Welcome Stuart Finkel!

Stuart Finkel is the most recent addition to the Russian Department after many years teaching history at the University of Florida in Gainesville. He is not entirely new to Dartmouth, however, having previously taught as a visitor including courses on the Russian Revolution, Soviet history and culture, and the history of human rights. He is currently completing a book entitled For Martyrs or for Enemies: Aid to Political Prisoners in Russia and the Soviet Union, which both surveys the long, complex history of aid to political prisoners & exiles through the 19th and 20th centuries, and provides a detailed examination of the so-called "Political Red Cross," which led by Ekaterina Peshkova lobbied on their behalf from 1918 to 1937. In so doing, it also engages critically with the burgeoning interdisciplinary literature on the origins and genesis of international human rights and humanitarianism.

Area of Expertise

The Russian & Soviet Intelligentsia / Political Prisoners and Human Rights / The Russian Revolution / 19th and 20th c. Russian & Soviet cultural politics / Intellectuals and the Public Sphere

He also continues more broadly to investigate the contentious but persistent notion of Russian intellectuals as "public actors," expanding on his previous scholarship on their sharply contested role following the Revolutions of 1917. His first book, On the Ideological Front: The Russian Intelligentsia and the Making of the Soviet Public Sphere (Yale University Press, 2007) examined the series of disputes culminating in the expulsion of scores of prominent intellectuals from early Soviet Russia and the initial severe restrictions on autonomous civil society under the Bolsheviks.
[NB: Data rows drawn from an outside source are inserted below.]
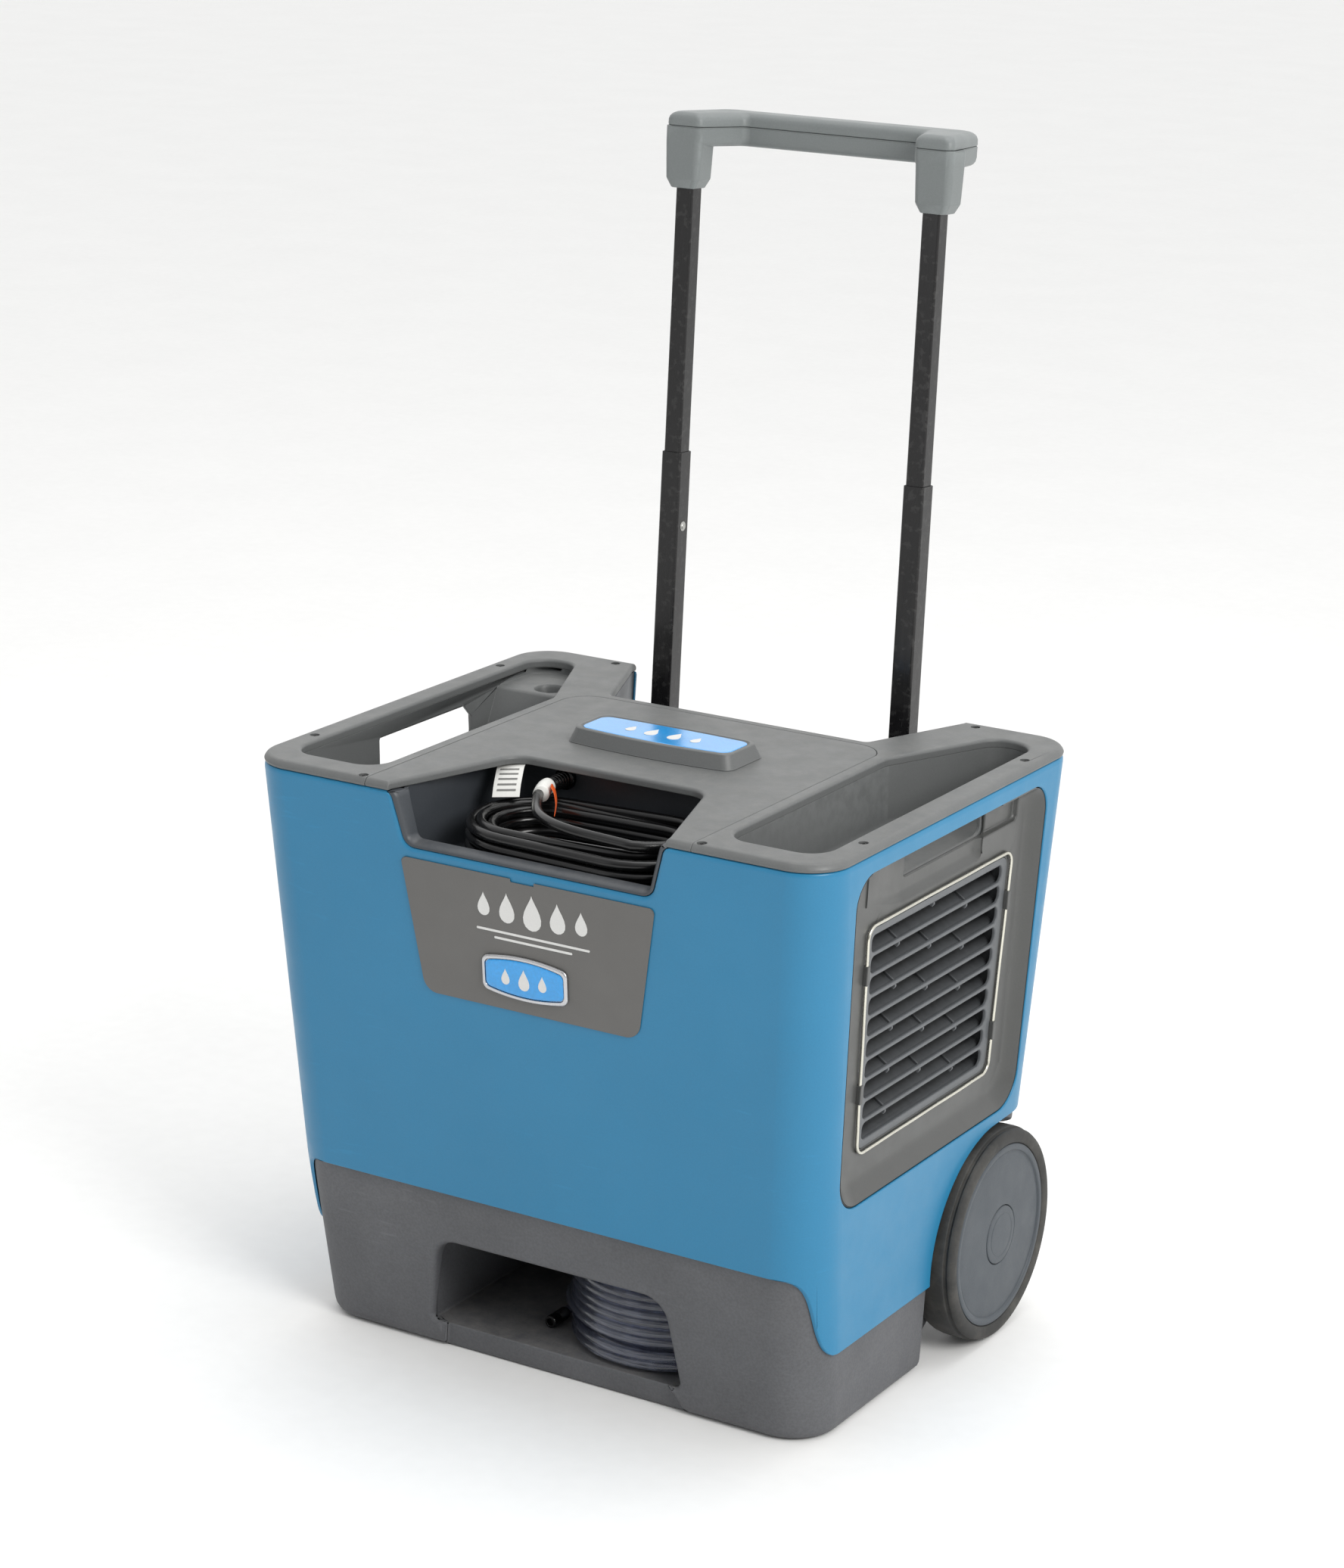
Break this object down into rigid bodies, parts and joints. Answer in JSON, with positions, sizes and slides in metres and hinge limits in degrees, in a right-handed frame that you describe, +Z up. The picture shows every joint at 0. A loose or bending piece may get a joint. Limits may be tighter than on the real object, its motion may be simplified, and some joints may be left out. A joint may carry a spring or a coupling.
{
  "type": "dehumidifier",
  "caption": "Wheeled commercial dehumidifier: tapered cabinet, louvred side recesses, cord and hose bays, and a telescopic tow handle.",
  "frame": {"origin": "bottom centre of the whole machine's box, on the floor between the wheels and the front of the base", "axes": "+X to the machine's right-hand louvred side, +Y to the back (the handle side), +Z up"},
  "size_m": [0.5936, 0.5414, 1.087],
  "materials": {
    "blue_shell": "satin moulded plastic, mid blue",
    "base_plastic": "rotomoulded matte grey with a fine grain",
    "lid_plastic": "satin grey moulding",
    "bay_plastic": "dark grey moulding",
    "bezel_plastic": "semi-gloss dark grey moulding",
    "label_film": "matte grey film",
    "badge_enamel": "glossy domed blue badge with a silver rim",
    "bright_wire": "bright bent wire",
    "tyre_rubber": "dark grey rubber",
    "hub_plastic": "grey moulded plastic",
    "zinc_steel": "zinc-plated steel",
    "black_tube": "gloss black paint on square steel tube",
    "grip_plastic": "light grey satin plastic",
    "button_plastic": "light grey keys",
    "coil_fins": "stacked aluminium fins",
    "filter_mesh": "open foam filter",
    "black_enamel": "semi-gloss black enamel",
    "copper_pipe": "drawn copper tube",
    "cord_rubber": "black rubber-sheathed mains cord",
    "clear_hose": "clear vinyl hose, slightly milky",
    "brass_fitting": "turned brass hose barb"
  },
  "bodies": {
    "chassis": {"housing_shell": "blue_shell", "base_tub": "base_plastic", "top_lid": "lid_plastic", "top_cover": "lid_plastic", "badge_plinth": "lid_plastic", "cord_bay_tray": "bay_plastic", "pocket_tray_left": "lid_plastic", "pocket_tray_right": "lid_plastic", "handle_bay_liner": "bay_plastic", "label_plate": "label_film", "front_badge": "badge_enamel", "side_bezel_left": "bezel_plastic", "side_bezel_right": "bezel_plastic", "louvre_grille_left": "bezel_plastic", "louvre_grille_right": "bezel_plastic", "wire_frame_left": "bright_wire", "wire_frame_right": "bright_wire", "wheel_axle": "zinc_steel", "handle_sleeve_left": "bay_plastic", "handle_sleeve_right": "bay_plastic", "control_panel": "bay_plastic", "deck_plate": "zinc_steel", "drip_tray": "bay_plastic", "condenser_coil": "coil_fins", "evaporator_coil": "coil_fins", "air_filter": "filter_mesh", "compressor": "black_enamel", "discharge_line": "copper_pipe", "suction_line": "copper_pipe", "fan_shroud": "bay_plastic", "fan_motor": "zinc_steel", "condensate_pump": "black_enamel", "electrical_box": "zinc_steel", "cord_gland": "cord_rubber", "power_cord_lead": "cord_rubber", "power_cord_coil": "cord_rubber", "power_plug": "cord_rubber", "drain_hose_coil": "clear_hose", "drain_hose_lead": "clear_hose", "drain_hose_fitting": "brass_fitting", "drain_hose_end": "cord_rubber"},
    "wheel_left": {"tyre_left": "tyre_rubber", "wheel_hub_left": "hub_plastic", "hub_cap_left": "hub_plastic"},
    "wheel_right": {"tyre_right": "tyre_rubber", "wheel_hub_right": "hub_plastic", "hub_cap_right": "hub_plastic"},
    "handle_lower": {"lower_tube_left": "black_tube", "lower_tube_right": "black_tube", "lower_cross_tie": "black_tube"},
    "handle_upper": {"upper_tube_left": "black_tube", "upper_tube_right": "black_tube", "grip_lower_shell": "grip_plastic", "grip_upper_shell": "grip_plastic"},
    "fan": {"fan_impeller": "black_enamel"},
    "power_key": {"power_button": "button_plastic"},
    "fan_key": {"fan_button": "button_plastic"},
    "purge_key": {"purge_button": "button_plastic"},
    "hours_key": {"hours_button": "button_plastic"},
    "float": {"pump_float": "button_plastic"}
  },
  "joints": [
    {"name": "wheel_left_spin", "type": "hinge", "parent": "chassis", "child": "wheel_left", "pos_m": [-0.27, 0.096, 0.101], "axis": [1, 0, 0], "continuous": true},
    {"name": "wheel_right_spin", "type": "hinge", "parent": "chassis", "child": "wheel_right", "pos_m": [0.27, 0.096, 0.101], "axis": [1, 0, 0], "continuous": true},
    {"name": "handle_lower_slide", "type": "slide", "parent": "chassis", "child": "handle_lower", "axis": [0, 0.0499, 0.9988], "range_m": [-0.292, 0]},
    {"name": "handle_upper_slide", "type": "slide", "parent": "handle_lower", "child": "handle_upper", "axis": [0, 0.0499, 0.9988], "range_m": [-0.244, 0]},
    {"name": "fan_spin", "type": "hinge", "parent": "chassis", "child": "fan", "pos_m": [-0.19, -0.035, 0.345], "axis": [1, 0, 0], "continuous": true},
    {"name": "power_press", "type": "slide", "parent": "chassis", "child": "power_key", "axis": [0, -1, 0], "range_m": [0, 0.0015], "stiffness_N_per_m": 300},
    {"name": "fan_press", "type": "slide", "parent": "chassis", "child": "fan_key", "axis": [0, -1, 0], "range_m": [0, 0.0015], "stiffness_N_per_m": 300},
    {"name": "purge_press", "type": "slide", "parent": "chassis", "child": "purge_key", "axis": [0, -1, 0], "range_m": [0, 0.0015], "stiffness_N_per_m": 300},
    {"name": "hours_press", "type": "slide", "parent": "chassis", "child": "hours_key", "axis": [0, -1, 0], "range_m": [0, 0.0015], "stiffness_N_per_m": 300},
    {"name": "float_swing", "type": "hinge", "parent": "chassis", "child": "float", "pos_m": [-0.046, 0.041, 0.086], "axis": [0, 1, 0], "range_deg": [-12, 0]}
  ]
}
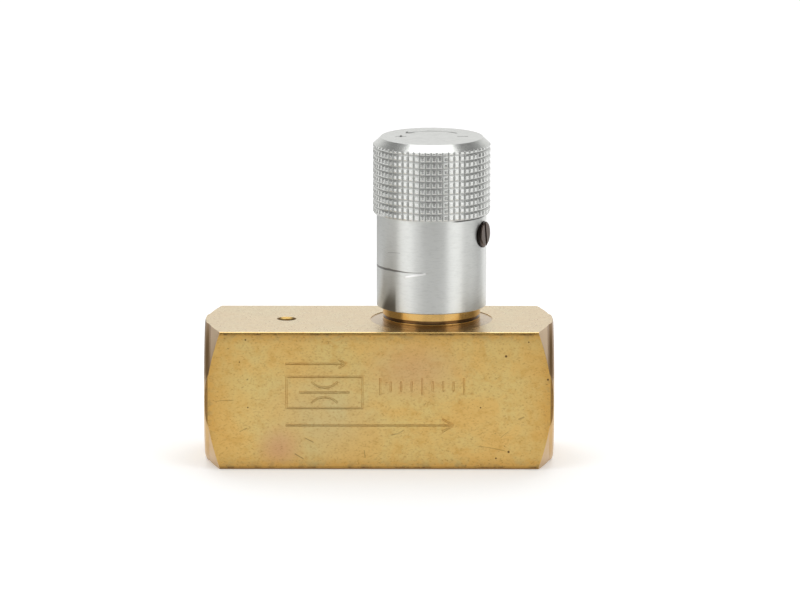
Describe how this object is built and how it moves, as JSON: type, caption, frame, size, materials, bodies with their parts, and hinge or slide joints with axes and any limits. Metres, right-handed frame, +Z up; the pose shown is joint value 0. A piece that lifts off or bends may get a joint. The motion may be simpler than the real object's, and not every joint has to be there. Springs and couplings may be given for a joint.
{
  "type": "needle valve",
  "caption": "Inline needle valve cut from square brass bar, with a threaded port in each end and a tall knurled aluminium adjusting knob locked by a side screw.",
  "frame": {"origin": "centre of the body's bottom face", "axes": "+X runs along the ports' line from the inlet to the outlet, which is the end that the knob stands nearer to; +Z runs up the knob's axis; +Y points away from the face with the stamped marks"},
  "size_m": [0.0636, 0.0254, 0.0592],
  "materials": {
    "bar_brass": "drawn bar, tarnished and lightly worn",
    "turned_brass": "fine turned",
    "nitrile": "matt black",
    "ptfe": "smooth white",
    "stainless_steel": "ground",
    "satin_aluminium": "satin turned, clear anodised",
    "black_oxide_steel": "black oxide, worn brown on the face",
    "nylon": "natural white"
  },
  "bodies": {
    "valve": {"valve_body": "bar_brass", "bonnet": "turned_brass", "bonnet_o_ring": "nitrile", "bonnet_backup_ring": "ptfe"},
    "needle": {"needle": "stainless_steel", "needle_backup_ring_lower": "ptfe", "needle_o_ring": "nitrile", "needle_backup_ring_upper": "ptfe"},
    "knob": {"knob": "satin_aluminium", "stem": "stainless_steel", "thrust_ball": "stainless_steel"},
    "lock_pad": {"lock_pad": "nylon"},
    "lock_screw": {"lock_screw": "black_oxide_steel"}
  },
  "joints": [
    {"name": "needle_rise", "type": "slide", "parent": "valve", "child": "needle", "axis": [0, 0, 1], "range_m": [0, 0.00544]},
    {"name": "knob_turn", "type": "hinge", "parent": "needle", "child": "knob", "pos_m": [0.00953, 0, 0.045], "axis": [0, 0, 1], "range_deg": [0, 2160]},
    {"name": "lock_pad_slide", "type": "slide", "parent": "knob", "child": "lock_pad", "axis": [0.9336, -0.3584, 0], "range_m": [-0.0004, 0.00079]},
    {"name": "lock_screw_turn", "type": "hinge", "parent": "lock_pad", "child": "lock_screw", "pos_m": [0.00953, 0, 0.0418], "axis": [0.9336, -0.3584, 0], "range_deg": [-180, 360]}
  ],
  "couplings": [
    {"joint": "knob_turn", "follows": "needle_rise", "rad_per_m": 6926.3},
    {"joint": "lock_screw_turn", "follows": "lock_pad_slide", "rad_per_m": 7915.8}
  ]
}
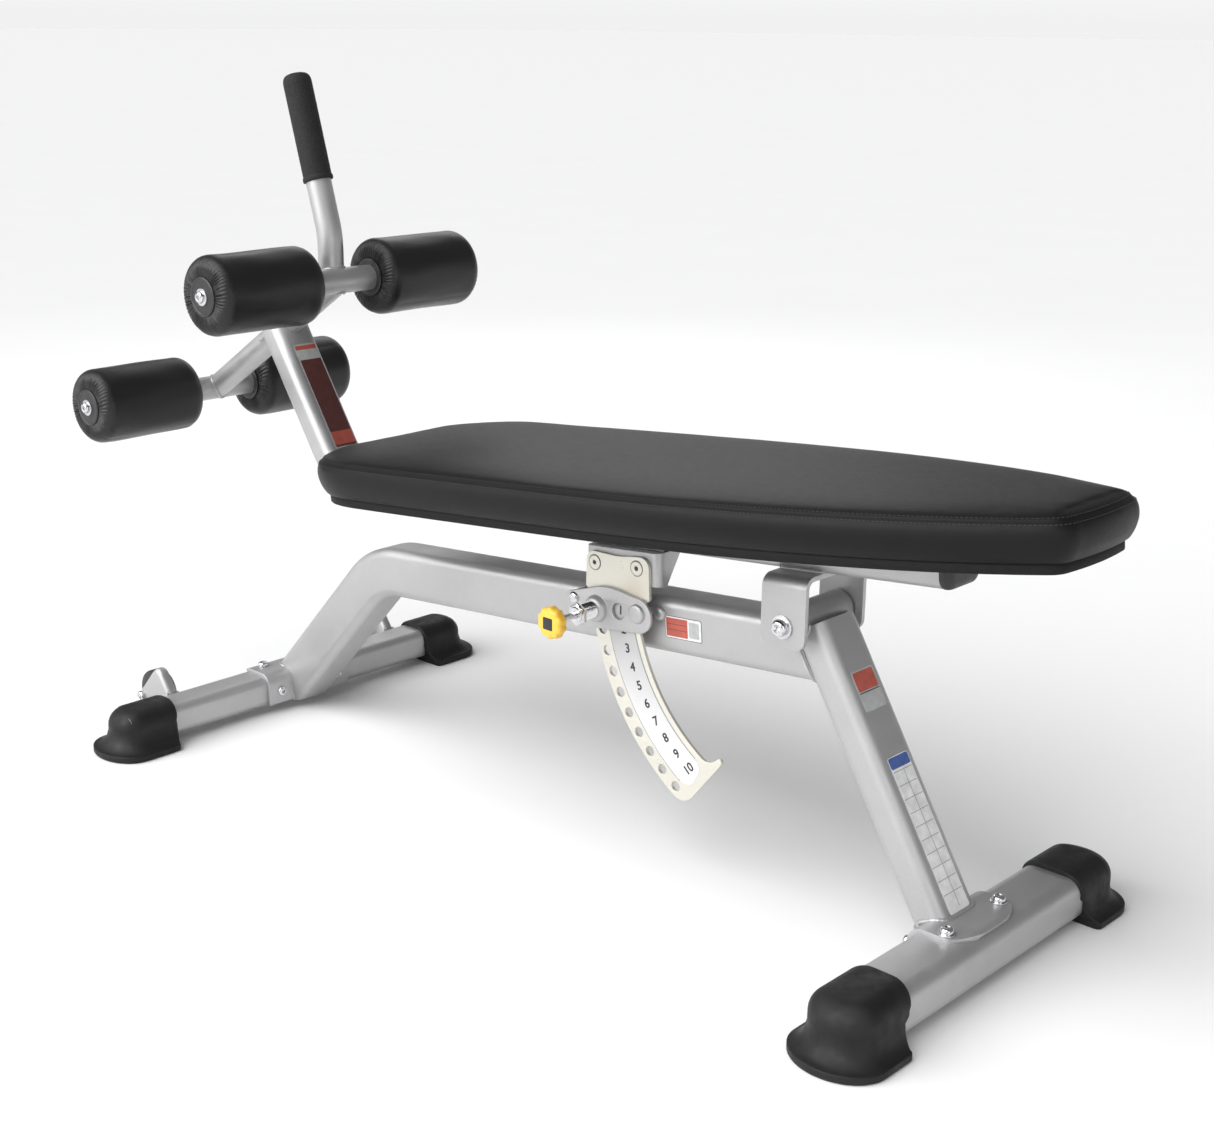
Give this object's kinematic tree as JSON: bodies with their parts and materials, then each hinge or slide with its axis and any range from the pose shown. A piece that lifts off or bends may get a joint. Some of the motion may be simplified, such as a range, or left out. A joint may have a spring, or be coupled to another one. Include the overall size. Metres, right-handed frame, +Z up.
{
  "type": "decline sit-up bench",
  "caption": "Decline sit-up bench: padded board tilting on a pivoted steel base, locked by a pull pin in a holed arc plate, with foam leg rollers and a hand post.",
  "frame": {"origin": "middle of the whole bench's bounding box, at the floor", "axes": "+X along the bench to the head end of the pad, +Z up, -Y towards the side with the arc plate and the pull pin"},
  "size_m": [1.6663, 0.738, 1.0037],
  "materials": {
    "steel_silver": "silver metallic powder coat, fine texture",
    "chrome": "bright zinc or chrome plate",
    "nickel_plate": "nickel-plated steel plate, satin",
    "rubber_black": "matte moulded rubber",
    "grip_rubber": "fine-grained foam rubber grip",
    "plastic_black": "moulded black plastic",
    "plastic_yellow": "yellow moulded knob",
    "vinyl_black": "black vinyl upholstery, soft sheen",
    "plywood_black": "black-painted plywood base board",
    "spring_steel": "bare spring wire",
    "bronze": "sintered bronze bush"
  },
  "bodies": {
    "base": {"front_base_tube": "steel_silver", "front_foot_left": "rubber_black", "front_foot_right": "rubber_black", "front_leg": "steel_silver", "front_saddle": "steel_silver", "front_saddle_bolt_left": "chrome", "front_saddle_bolt_right": "chrome", "front_saddle_rear_bolt_left": "chrome", "front_saddle_rear_bolt_right": "chrome", "guide_plate": "steel_silver", "guide_stud_front": "steel_silver", "guide_stud_rear": "chrome", "main_beam": "steel_silver", "pivot_barrel": "steel_silver", "pivot_bush_left": "bronze", "pivot_bush_right": "bronze", "plunger_housing": "chrome", "plunger_locknut": "chrome", "plunger_spring": "spring_steel", "rear_base_tube": "steel_silver", "rear_foot_left": "rubber_black", "rear_foot_right": "rubber_black", "rear_saddle": "steel_silver", "rear_saddle_front_bolt_left": "chrome", "rear_saddle_front_bolt_right": "chrome", "rear_saddle_top_bolt_left": "chrome", "rear_saddle_top_bolt_right": "chrome", "wheel_bolt_left": "chrome", "wheel_bolt_right": "chrome", "wheel_bracket_left": "steel_silver", "wheel_bracket_right": "steel_silver"},
    "bench": {"seat_rail": "steel_silver", "rail_end_cap": "plastic_black", "pivot_bracket": "steel_silver", "pivot_bolt": "chrome", "pivot_nut": "chrome", "arc_mount": "steel_silver", "arc_plate": "nickel_plate", "arc_bolt_rear": "chrome", "arc_bolt_front": "chrome", "pad_board": "plywood_black", "seat_pad": "vinyl_black", "upper_cross_tube": "steel_silver", "lower_cross_tube": "steel_silver", "roller_arm": "steel_silver", "handle_tube": "steel_silver", "hand_grip": "grip_rubber", "roller_cap_upper_right": "chrome", "roller_cap_upper_left": "chrome", "roller_cap_lower_right": "chrome", "roller_cap_lower_left": "chrome"},
    "plunger": {"plunger_pin": "chrome", "plunger_knob": "plastic_yellow"},
    "roller_upper_right": {"roller_upper_right": "vinyl_black"},
    "roller_upper_left": {"roller_upper_left": "vinyl_black"},
    "roller_lower_right": {"roller_lower_right": "vinyl_black"},
    "roller_lower_left": {"roller_lower_left": "vinyl_black"},
    "wheel_right": {"wheel_right": "plastic_black"},
    "wheel_left": {"wheel_left": "plastic_black"}
  },
  "joints": [
    {"name": "bench_tilt", "type": "hinge", "parent": "base", "child": "bench", "pos_m": [0.4533, 0, 0.3895], "axis": [0, 1, 0], "range_deg": [0, 47.84]},
    {"name": "plunger_pull", "type": "slide", "parent": "base", "child": "plunger", "axis": [0, -1, 0], "range_m": [-0.0125, 0], "stiffness_N_per_m": 600, "springref_m": -0.02},
    {"name": "roller_upper_right_spin", "type": "hinge", "parent": "bench", "child": "roller_upper_right", "pos_m": [-0.4495, -0.1503, 0.7041], "axis": [0, 1, 0], "continuous": true},
    {"name": "roller_upper_left_spin", "type": "hinge", "parent": "bench", "child": "roller_upper_left", "pos_m": [-0.4495, 0.1503, 0.7041], "axis": [0, 1, 0], "continuous": true},
    {"name": "roller_lower_right_spin", "type": "hinge", "parent": "bench", "child": "roller_lower_right", "pos_m": [-0.7748, -0.1503, 0.4973], "axis": [0, 1, 0], "continuous": true},
    {"name": "roller_lower_left_spin", "type": "hinge", "parent": "bench", "child": "roller_lower_left", "pos_m": [-0.7748, 0.1503, 0.4973], "axis": [0, 1, 0], "continuous": true},
    {"name": "wheel_right_spin", "type": "hinge", "parent": "base", "child": "wheel_right", "pos_m": [-0.6935, -0.198, 0.038], "axis": [0, 1, 0], "continuous": true},
    {"name": "wheel_left_spin", "type": "hinge", "parent": "base", "child": "wheel_left", "pos_m": [-0.6935, 0.198, 0.038], "axis": [0, 1, 0], "continuous": true}
  ]
}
Professor Finkel will be teaching  W19;  RUSS 38: Special topics in Russian Literature Russia and the West?  S19; RUSS 32: Reading Red: 20th Century Russian Fiction

My research focuses on the intersecting history of human rights, politics, and the intelligentsia. I am currently completing For Martyrs or for Enemies: Aid to Political Prisoners in Russia and the USSR, a book surveying the long history of such aid through the 19th and 20th centuries, examining in particular the so-called "Political Red Cross," which lobbied on behalf of political detainees from 1918 to 1937.